● **Data extract**
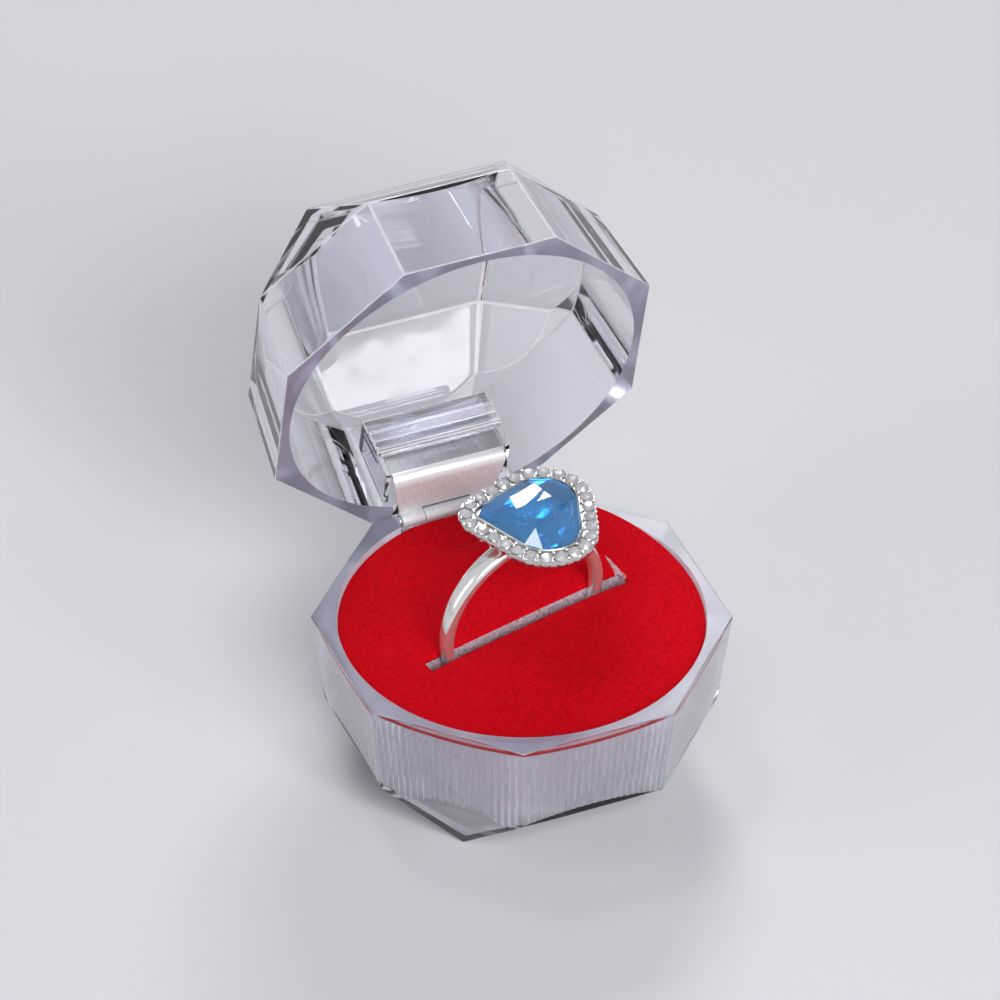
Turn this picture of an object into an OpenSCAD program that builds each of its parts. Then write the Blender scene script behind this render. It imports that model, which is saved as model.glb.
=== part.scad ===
// Ring display box: a clear octagonal box in two mirrored halves, joined by a
// sheet-metal hinge, with a slotted flocked pad in the base and a ring in the slot.
// It stands open. Z = 0 is the foot, +Y is the hinge side.

/* [Shell] */
// Width across the flats of the octagonal rim
across_flats = 40; // [39.6:0.1:42]
// Height of each half, from its rim to its flat table
half_h = 18.2; // [17.8:0.1:20]
// Height of the straight wall, from the rim to the slanted facets
wall_h = 11; // [10.8:0.1:11.6]
// How far the wall leans in over that height
wall_draft = 1.25; // [1:0.05:1.4]
// Side of the square table: the foot of the base, the top of the lid
table_side = 22; // [20:0.5:23]
// Diameter of the round cavity at the rim
cavity_d = 38; // [37.8:0.1:38.2]
// Thickness of the floor and of the ceiling
floor_t = 1.2; // [1:0.1:1.5]
// Number of fine upright ribs inside the base wall
rib_count = 150; // [120:10:180]
// Depth of each rib
rib_depth = 0.3; // [0.2:0.05:0.4]

/* [Hinge] */
// How far the lid stands open, in degrees from closed
open_angle = 77; // [60:1:90]
// Half the width of the hinge sheet at its bend
sheet_half_w = 6.2; // [5.8:0.1:6.3]
// Half the width of the hinge sheet at its pin
neck_half_w = 5.3; // [5:0.1:5.5]
// Thickness of the hinge sheet
sheet_t = 0.3; // [0.25:0.01:0.35]
// Radius of the hinge pin
pin_r = 0.4; // [0.35:0.01:0.45]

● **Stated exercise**
Quote the material exactly, leaving nothing out.

● **Written solution**
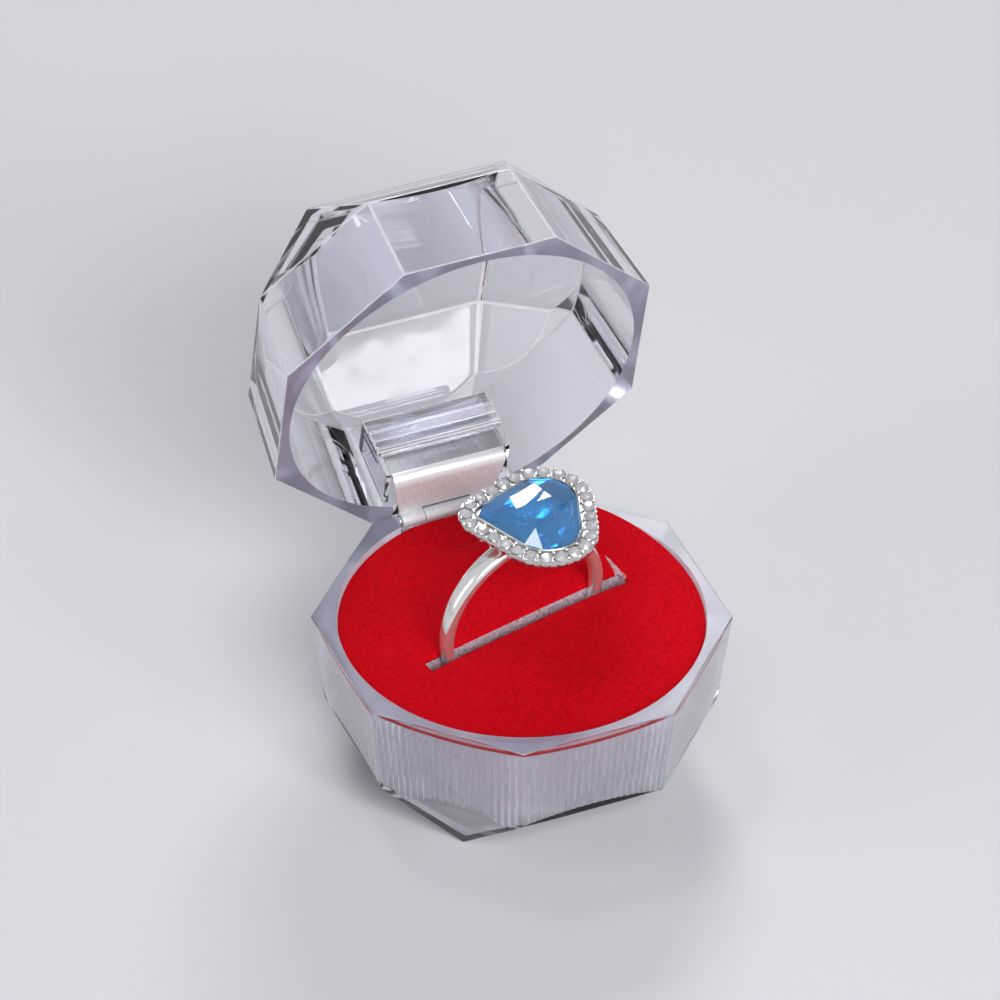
Turn this picture of an object into an OpenSCAD program that builds each of its parts. Then write the Blender scene script behind this render. It imports that model, which is saved as model.glb.
=== part.scad ===
// Ring display box: a clear octagonal box in two mirrored halves, joined by a
// sheet-metal hinge, with a slotted flocked pad in the base and a ring in the slot.
// It stands open. Z = 0 is the foot, +Y is the hinge side.

/* [Shell] */
// Width across the flats of the octagonal rim
across_flats = 40; // [39.6:0.1:42]
// Height of each half, from its rim to its flat table
half_h = 18.2; // [17.8:0.1:20]
// Height of the straight wall, from the rim to the slanted facets
wall_h = 11; // [10.8:0.1:11.6]
// How far the wall leans in over that height
wall_draft = 1.25; // [1:0.05:1.4]
// Side of the square table: the foot of the base, the top of the lid
table_side = 22; // [20:0.5:23]
// Diameter of the round cavity at the rim
cavity_d = 38; // [37.8:0.1:38.2]
// Thickness of the floor and of the ceiling
floor_t = 1.2; // [1:0.1:1.5]
// Number of fine upright ribs inside the base wall
rib_count = 150; // [120:10:180]
// Depth of each rib
rib_depth = 0.3; // [0.2:0.05:0.4]

/* [Hinge] */
// How far the lid stands open, in degrees from closed
open_angle = 77; // [60:1:90]
// Half the width of the hinge sheet at its bend
sheet_half_w = 6.2; // [5.8:0.1:6.3]
// Half the width of the hinge sheet at its pin
neck_half_w = 5.3; // [5:0.1:5.5]
// Thickness of the hinge sheet
sheet_t = 0.3; // [0.25:0.01:0.35]
// Radius of the hinge pin
pin_r = 0.4; // [0.35:0.01:0.45]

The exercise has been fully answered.